EXERCISE TASK: Reproduce the listing verbatim.

___ RECORDS PROVIDED

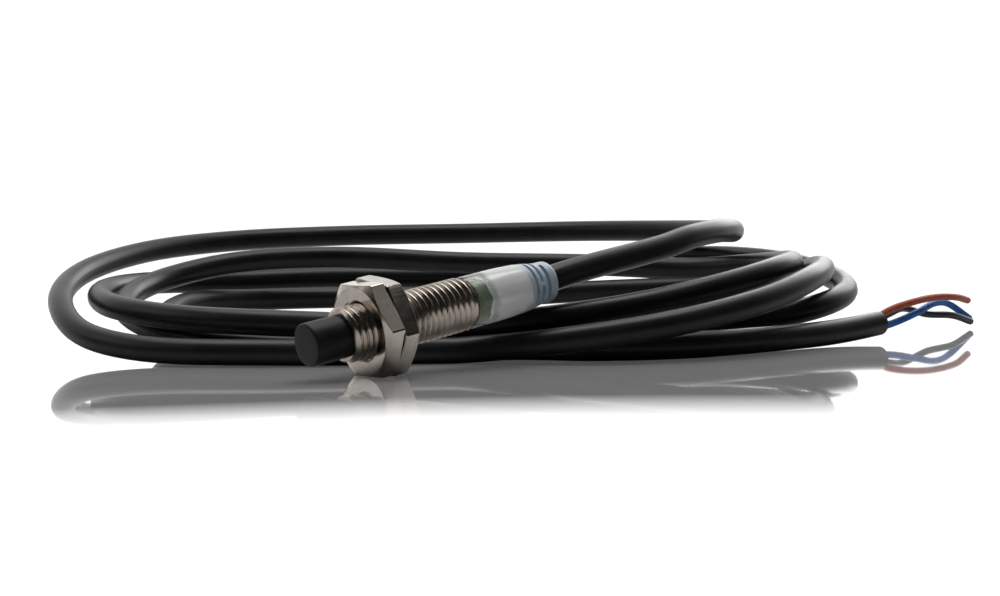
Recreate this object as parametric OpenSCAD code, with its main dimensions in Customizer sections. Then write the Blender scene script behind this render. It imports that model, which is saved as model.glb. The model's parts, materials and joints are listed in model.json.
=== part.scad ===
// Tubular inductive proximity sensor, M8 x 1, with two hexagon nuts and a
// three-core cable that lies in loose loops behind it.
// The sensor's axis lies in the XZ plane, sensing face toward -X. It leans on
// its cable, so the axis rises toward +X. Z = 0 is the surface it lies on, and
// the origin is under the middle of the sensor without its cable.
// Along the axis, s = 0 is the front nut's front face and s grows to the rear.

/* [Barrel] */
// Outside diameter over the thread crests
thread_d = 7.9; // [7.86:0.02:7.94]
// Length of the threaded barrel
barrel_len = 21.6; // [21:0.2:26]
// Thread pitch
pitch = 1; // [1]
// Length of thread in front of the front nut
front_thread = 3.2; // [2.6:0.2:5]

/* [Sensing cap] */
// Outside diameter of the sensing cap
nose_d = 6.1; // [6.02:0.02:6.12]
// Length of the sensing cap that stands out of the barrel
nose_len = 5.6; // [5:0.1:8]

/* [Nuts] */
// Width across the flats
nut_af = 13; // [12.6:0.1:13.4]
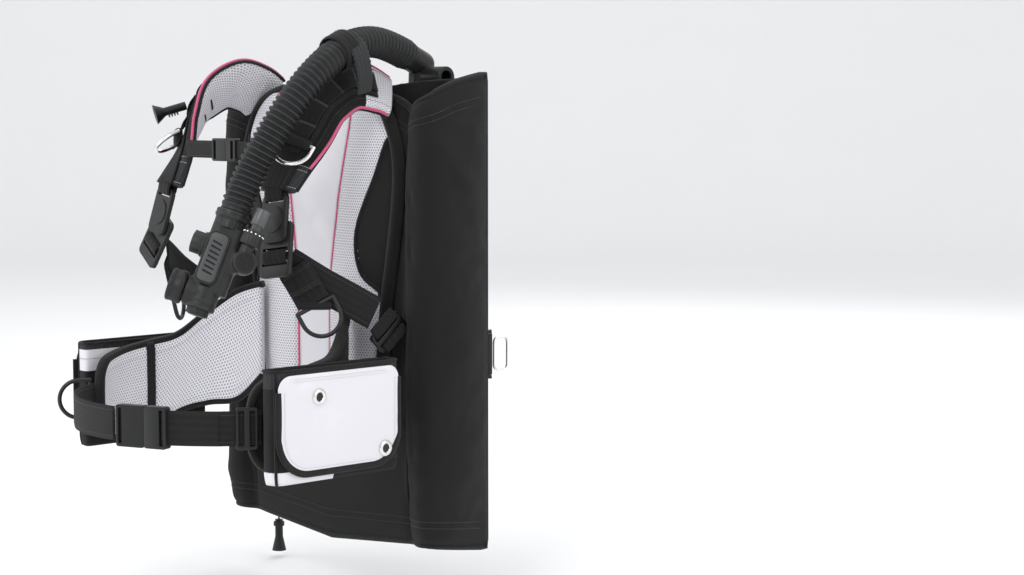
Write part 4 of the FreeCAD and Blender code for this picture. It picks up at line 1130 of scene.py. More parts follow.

______

SOLUTION TO THE EXERCISE:
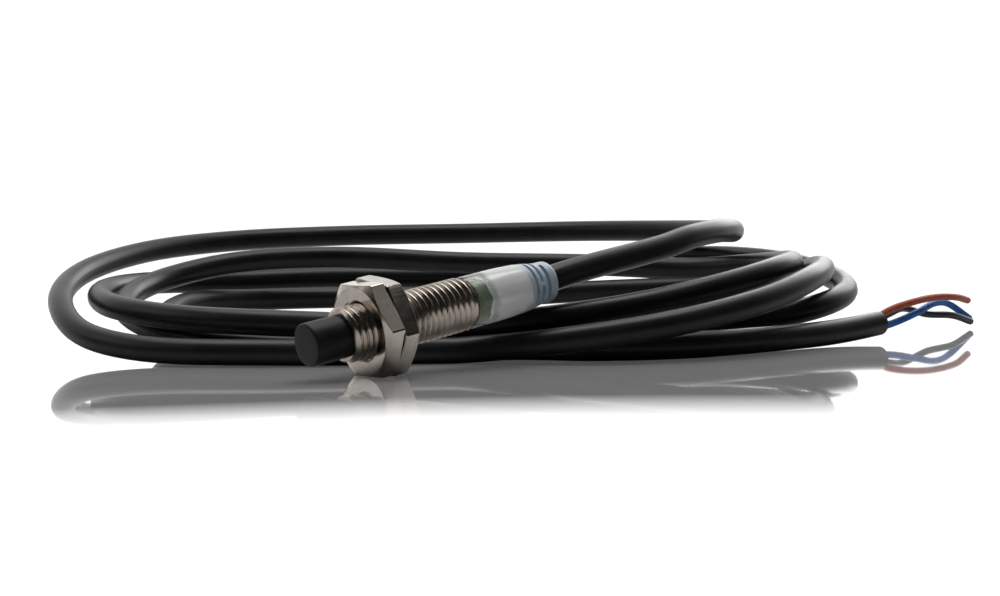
Recreate this object as parametric OpenSCAD code, with its main dimensions in Customizer sections. Then write the Blender scene script behind this render. It imports that model, which is saved as model.glb. The model's parts, materials and joints are listed in model.json.
=== part.scad ===
// Tubular inductive proximity sensor, M8 x 1, with two hexagon nuts and a
// three-core cable that lies in loose loops behind it.
// The sensor's axis lies in the XZ plane, sensing face toward -X. It leans on
// its cable, so the axis rises toward +X. Z = 0 is the surface it lies on, and
// the origin is under the middle of the sensor without its cable.
// Along the axis, s = 0 is the front nut's front face and s grows to the rear.

/* [Barrel] */
// Outside diameter over the thread crests
thread_d = 7.9; // [7.86:0.02:7.94]
// Length of the threaded barrel
barrel_len = 21.6; // [21:0.2:26]
// Thread pitch
pitch = 1; // [1]
// Length of thread in front of the front nut
front_thread = 3.2; // [2.6:0.2:5]

/* [Sensing cap] */
// Outside diameter of the sensing cap
nose_d = 6.1; // [6.02:0.02:6.12]
// Length of the sensing cap that stands out of the barrel
nose_len = 5.6; // [5:0.1:8]

/* [Nuts] */
// Width across the flats
nut_af = 13; // [12.6:0.1:13.4]
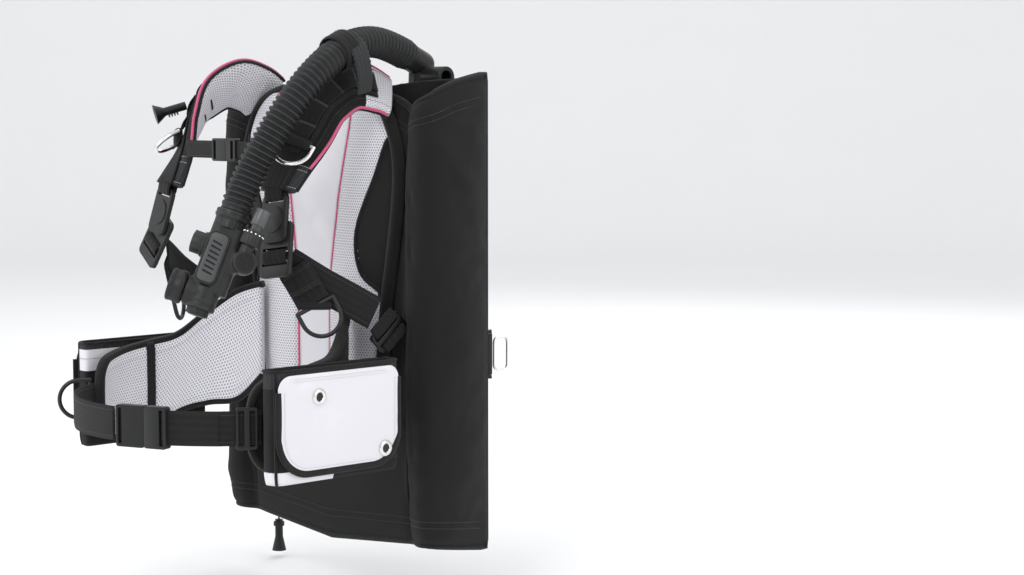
Write part 4 of the FreeCAD and Blender code for this picture. It picks up at line 1130 of scene.py. More parts follow.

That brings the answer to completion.